::: Raw data

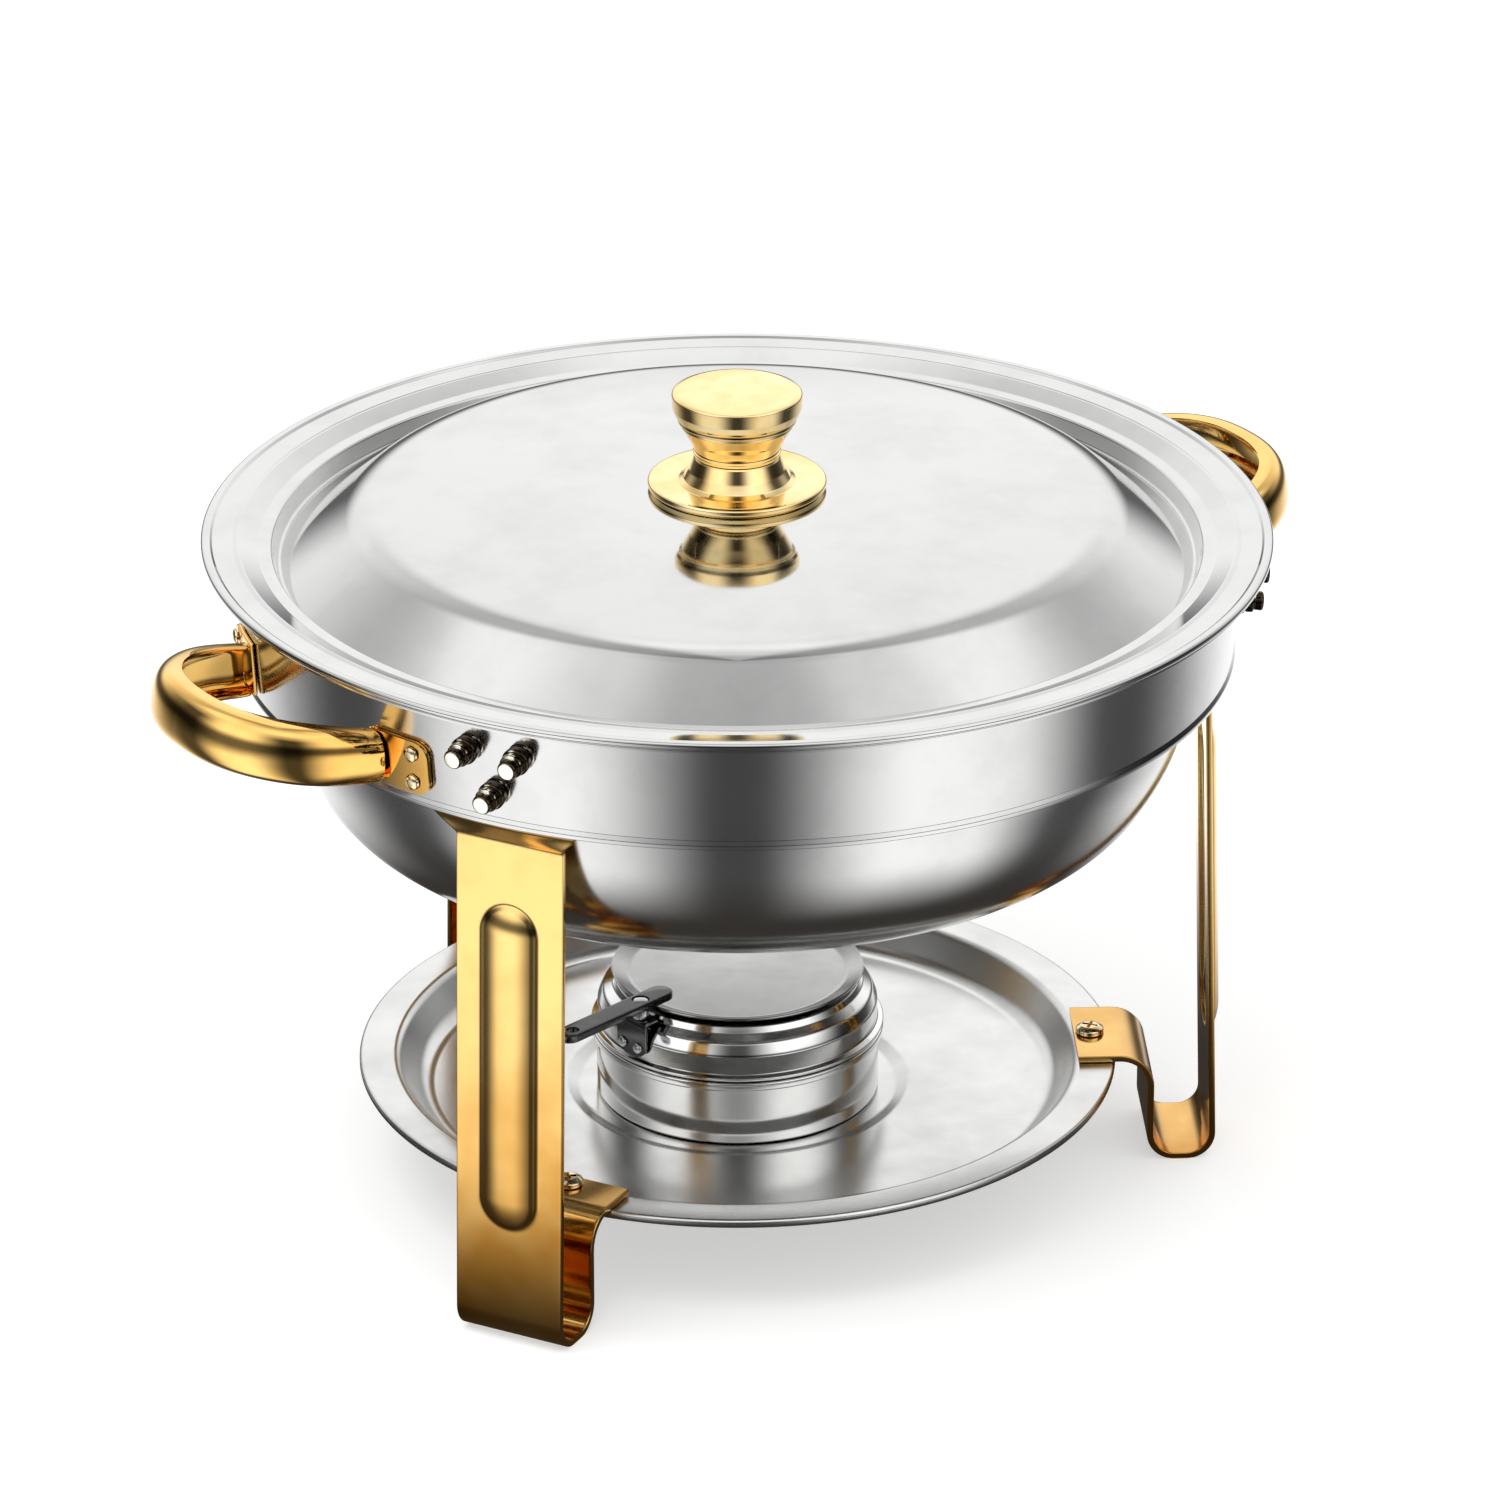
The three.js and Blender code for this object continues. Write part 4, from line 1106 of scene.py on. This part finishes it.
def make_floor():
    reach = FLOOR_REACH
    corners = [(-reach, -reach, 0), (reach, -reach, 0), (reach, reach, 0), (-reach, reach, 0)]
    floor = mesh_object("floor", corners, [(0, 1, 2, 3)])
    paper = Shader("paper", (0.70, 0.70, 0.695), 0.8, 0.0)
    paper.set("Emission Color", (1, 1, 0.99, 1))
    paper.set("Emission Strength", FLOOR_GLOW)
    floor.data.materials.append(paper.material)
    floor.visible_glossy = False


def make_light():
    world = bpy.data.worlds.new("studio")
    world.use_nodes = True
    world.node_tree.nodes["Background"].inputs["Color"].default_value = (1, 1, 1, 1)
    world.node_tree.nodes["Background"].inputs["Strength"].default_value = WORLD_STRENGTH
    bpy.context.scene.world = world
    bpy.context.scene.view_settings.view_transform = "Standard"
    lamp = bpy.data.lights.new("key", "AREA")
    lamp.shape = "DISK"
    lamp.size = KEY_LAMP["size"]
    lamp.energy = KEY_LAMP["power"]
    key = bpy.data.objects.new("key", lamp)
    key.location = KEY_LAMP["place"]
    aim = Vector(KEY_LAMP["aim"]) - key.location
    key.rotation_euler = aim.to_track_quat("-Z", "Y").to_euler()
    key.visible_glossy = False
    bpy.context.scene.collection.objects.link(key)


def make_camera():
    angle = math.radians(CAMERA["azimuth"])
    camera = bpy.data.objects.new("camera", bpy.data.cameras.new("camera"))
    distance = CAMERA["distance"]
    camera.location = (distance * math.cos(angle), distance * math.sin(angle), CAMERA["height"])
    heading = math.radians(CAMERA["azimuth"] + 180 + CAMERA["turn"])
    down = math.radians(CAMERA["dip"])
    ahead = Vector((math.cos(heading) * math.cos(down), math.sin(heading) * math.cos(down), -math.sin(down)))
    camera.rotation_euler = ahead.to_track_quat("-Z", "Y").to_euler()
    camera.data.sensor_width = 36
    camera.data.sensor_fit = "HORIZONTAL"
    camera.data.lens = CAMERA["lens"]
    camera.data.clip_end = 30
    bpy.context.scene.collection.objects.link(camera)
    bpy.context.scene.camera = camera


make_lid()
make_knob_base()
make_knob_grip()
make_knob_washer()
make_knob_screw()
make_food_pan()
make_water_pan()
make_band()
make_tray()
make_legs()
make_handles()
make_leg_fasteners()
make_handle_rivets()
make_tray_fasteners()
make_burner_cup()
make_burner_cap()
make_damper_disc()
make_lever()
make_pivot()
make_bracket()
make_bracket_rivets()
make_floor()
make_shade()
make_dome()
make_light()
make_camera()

::::::
::: Raw data

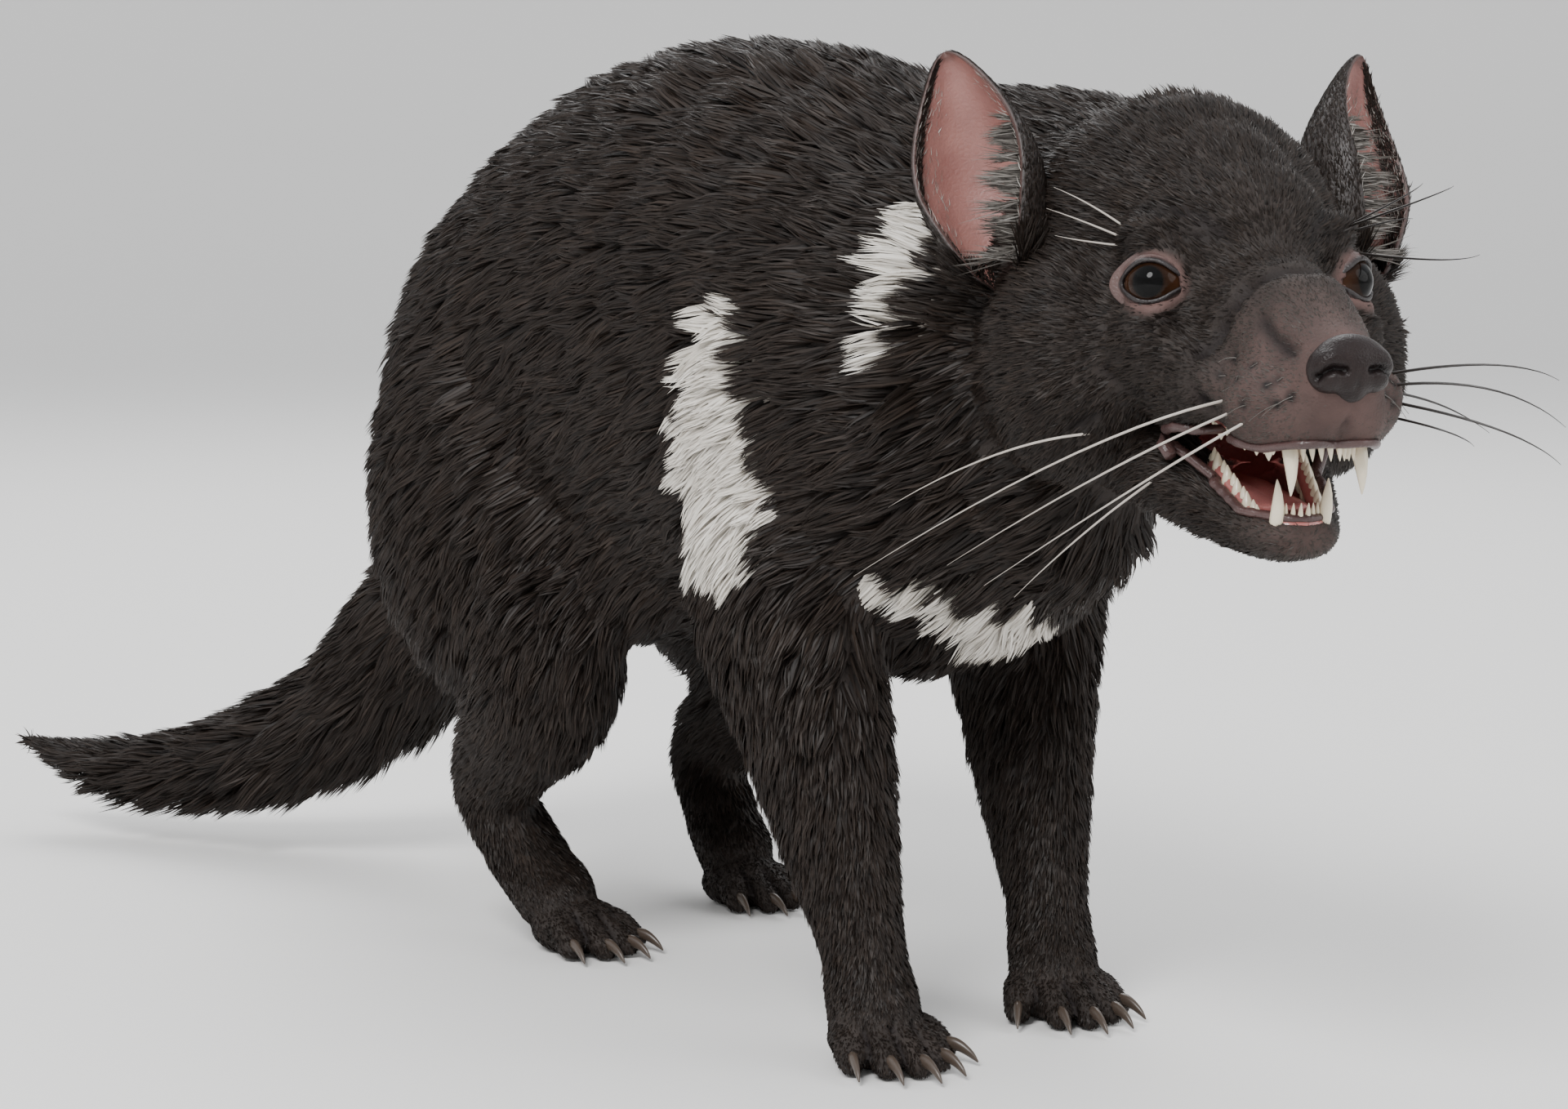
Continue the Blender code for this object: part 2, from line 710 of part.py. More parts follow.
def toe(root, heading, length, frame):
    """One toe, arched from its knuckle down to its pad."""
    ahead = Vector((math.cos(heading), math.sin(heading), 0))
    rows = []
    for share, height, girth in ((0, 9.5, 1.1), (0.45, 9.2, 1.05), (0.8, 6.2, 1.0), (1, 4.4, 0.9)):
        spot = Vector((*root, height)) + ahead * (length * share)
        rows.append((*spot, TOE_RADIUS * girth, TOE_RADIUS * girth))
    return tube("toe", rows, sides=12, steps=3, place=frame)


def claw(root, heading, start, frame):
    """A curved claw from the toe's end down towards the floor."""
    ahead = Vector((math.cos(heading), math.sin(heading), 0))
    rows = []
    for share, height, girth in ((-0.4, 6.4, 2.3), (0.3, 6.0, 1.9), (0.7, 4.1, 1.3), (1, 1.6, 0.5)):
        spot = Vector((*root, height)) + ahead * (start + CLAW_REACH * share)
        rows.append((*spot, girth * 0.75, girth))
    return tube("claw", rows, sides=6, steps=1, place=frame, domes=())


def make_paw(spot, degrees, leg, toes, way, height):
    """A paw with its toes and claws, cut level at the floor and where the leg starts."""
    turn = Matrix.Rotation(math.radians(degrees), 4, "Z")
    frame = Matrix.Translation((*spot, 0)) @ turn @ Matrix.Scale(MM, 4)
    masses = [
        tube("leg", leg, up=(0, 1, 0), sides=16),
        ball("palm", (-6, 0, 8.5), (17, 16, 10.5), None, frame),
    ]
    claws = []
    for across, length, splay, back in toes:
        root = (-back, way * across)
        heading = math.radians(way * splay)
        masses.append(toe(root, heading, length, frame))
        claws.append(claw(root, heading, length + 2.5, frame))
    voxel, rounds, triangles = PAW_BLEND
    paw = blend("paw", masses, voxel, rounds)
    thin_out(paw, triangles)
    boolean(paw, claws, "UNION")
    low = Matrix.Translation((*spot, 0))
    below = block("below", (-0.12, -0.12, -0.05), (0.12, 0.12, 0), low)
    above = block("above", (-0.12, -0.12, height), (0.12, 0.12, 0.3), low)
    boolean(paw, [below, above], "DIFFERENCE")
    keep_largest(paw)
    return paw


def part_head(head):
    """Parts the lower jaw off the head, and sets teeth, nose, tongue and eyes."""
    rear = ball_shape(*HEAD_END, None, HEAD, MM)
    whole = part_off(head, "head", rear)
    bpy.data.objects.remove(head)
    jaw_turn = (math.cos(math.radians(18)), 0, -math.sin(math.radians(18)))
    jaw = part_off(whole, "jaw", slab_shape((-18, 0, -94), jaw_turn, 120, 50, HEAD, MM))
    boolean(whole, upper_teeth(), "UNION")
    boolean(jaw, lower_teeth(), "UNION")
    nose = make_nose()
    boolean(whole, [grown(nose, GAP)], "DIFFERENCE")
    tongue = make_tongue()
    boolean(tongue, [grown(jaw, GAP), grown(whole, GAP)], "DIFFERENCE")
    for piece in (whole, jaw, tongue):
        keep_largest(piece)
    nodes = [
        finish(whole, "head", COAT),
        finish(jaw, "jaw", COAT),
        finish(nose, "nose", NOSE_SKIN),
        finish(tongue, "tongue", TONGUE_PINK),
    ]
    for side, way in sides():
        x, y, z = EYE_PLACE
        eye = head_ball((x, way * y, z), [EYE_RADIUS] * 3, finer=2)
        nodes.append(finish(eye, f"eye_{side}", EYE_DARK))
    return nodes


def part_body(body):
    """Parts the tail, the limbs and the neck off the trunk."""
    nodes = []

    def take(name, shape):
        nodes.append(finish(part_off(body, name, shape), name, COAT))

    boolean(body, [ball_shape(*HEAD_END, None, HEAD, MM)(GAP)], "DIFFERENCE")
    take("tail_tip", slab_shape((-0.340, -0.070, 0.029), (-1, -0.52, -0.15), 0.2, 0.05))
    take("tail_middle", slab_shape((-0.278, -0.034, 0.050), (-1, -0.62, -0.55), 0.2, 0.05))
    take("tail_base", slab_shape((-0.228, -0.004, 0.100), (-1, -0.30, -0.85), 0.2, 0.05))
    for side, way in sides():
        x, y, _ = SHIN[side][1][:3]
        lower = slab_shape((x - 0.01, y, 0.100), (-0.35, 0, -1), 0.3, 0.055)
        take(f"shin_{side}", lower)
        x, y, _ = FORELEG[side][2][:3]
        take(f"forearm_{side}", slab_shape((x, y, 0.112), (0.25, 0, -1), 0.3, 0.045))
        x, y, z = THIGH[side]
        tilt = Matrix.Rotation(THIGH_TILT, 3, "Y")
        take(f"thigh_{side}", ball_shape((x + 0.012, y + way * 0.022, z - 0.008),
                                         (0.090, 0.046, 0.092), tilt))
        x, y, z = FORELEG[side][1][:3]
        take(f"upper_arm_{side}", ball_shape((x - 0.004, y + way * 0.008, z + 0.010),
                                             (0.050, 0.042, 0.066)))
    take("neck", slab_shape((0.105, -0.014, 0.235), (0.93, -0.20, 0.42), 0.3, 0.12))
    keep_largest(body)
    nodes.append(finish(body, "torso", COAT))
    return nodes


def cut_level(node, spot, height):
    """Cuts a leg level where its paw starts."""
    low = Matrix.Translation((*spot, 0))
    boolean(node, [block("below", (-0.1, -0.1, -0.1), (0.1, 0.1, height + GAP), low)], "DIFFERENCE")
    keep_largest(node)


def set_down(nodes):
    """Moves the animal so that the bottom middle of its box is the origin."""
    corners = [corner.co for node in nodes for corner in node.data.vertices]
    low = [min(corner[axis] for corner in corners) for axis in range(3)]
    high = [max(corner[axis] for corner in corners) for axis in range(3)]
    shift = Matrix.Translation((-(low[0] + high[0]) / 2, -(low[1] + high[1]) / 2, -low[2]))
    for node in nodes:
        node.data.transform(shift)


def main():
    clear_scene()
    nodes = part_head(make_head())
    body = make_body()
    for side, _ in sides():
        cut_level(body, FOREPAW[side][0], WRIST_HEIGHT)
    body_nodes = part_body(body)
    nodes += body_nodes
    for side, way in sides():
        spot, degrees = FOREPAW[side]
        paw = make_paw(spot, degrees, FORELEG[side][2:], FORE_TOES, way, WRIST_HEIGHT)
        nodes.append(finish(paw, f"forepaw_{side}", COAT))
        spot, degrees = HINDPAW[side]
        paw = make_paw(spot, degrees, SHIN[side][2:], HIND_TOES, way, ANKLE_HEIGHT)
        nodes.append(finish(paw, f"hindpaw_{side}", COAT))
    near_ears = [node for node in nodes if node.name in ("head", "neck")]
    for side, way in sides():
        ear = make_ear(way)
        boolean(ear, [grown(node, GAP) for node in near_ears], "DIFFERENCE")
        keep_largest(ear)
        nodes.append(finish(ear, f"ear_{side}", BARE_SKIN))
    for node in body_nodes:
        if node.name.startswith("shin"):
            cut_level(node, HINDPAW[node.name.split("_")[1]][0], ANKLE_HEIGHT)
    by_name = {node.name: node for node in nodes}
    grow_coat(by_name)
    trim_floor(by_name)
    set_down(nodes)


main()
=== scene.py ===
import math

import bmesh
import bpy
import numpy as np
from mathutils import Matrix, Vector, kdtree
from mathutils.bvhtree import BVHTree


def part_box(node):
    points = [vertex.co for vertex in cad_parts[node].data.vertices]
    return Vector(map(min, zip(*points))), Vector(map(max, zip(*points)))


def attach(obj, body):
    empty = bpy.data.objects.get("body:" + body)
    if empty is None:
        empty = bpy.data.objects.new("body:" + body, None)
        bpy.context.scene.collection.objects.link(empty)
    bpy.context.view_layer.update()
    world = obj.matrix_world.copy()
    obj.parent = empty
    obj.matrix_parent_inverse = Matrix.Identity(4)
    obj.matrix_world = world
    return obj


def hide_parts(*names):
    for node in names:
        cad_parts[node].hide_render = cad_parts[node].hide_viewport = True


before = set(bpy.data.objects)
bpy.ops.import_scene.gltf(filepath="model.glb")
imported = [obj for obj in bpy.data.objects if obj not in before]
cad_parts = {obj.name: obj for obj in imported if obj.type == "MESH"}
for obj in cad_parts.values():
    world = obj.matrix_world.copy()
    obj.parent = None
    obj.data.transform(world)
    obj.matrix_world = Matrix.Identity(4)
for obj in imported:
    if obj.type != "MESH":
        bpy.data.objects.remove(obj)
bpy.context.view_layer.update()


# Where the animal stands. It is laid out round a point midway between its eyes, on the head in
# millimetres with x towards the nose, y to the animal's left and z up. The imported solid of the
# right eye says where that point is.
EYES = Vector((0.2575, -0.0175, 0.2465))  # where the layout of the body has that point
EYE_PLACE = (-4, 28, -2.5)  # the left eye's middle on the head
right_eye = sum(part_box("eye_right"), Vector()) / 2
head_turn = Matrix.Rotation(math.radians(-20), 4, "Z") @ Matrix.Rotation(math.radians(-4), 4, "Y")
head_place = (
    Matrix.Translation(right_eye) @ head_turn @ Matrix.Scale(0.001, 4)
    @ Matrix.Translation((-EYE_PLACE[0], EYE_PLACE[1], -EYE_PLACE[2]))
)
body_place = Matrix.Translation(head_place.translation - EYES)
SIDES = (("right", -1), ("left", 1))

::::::

**Given exercise**
Write out exactly the lines running from the line containing "in imported if" to the line containing "bpy.data.objects.remove(obj)", with both of those lines included.

**Exercise output**
cad_parts = {obj.name: obj for obj in imported if obj.type == "MESH"}
for obj in cad_parts.values():
    world = obj.matrix_world.copy()
    obj.parent = None
    obj.data.transform(world)
    obj.matrix_world = Matrix.Identity(4)
for obj in imported:
    if obj.type != "MESH":
        bpy.data.objects.remove(obj)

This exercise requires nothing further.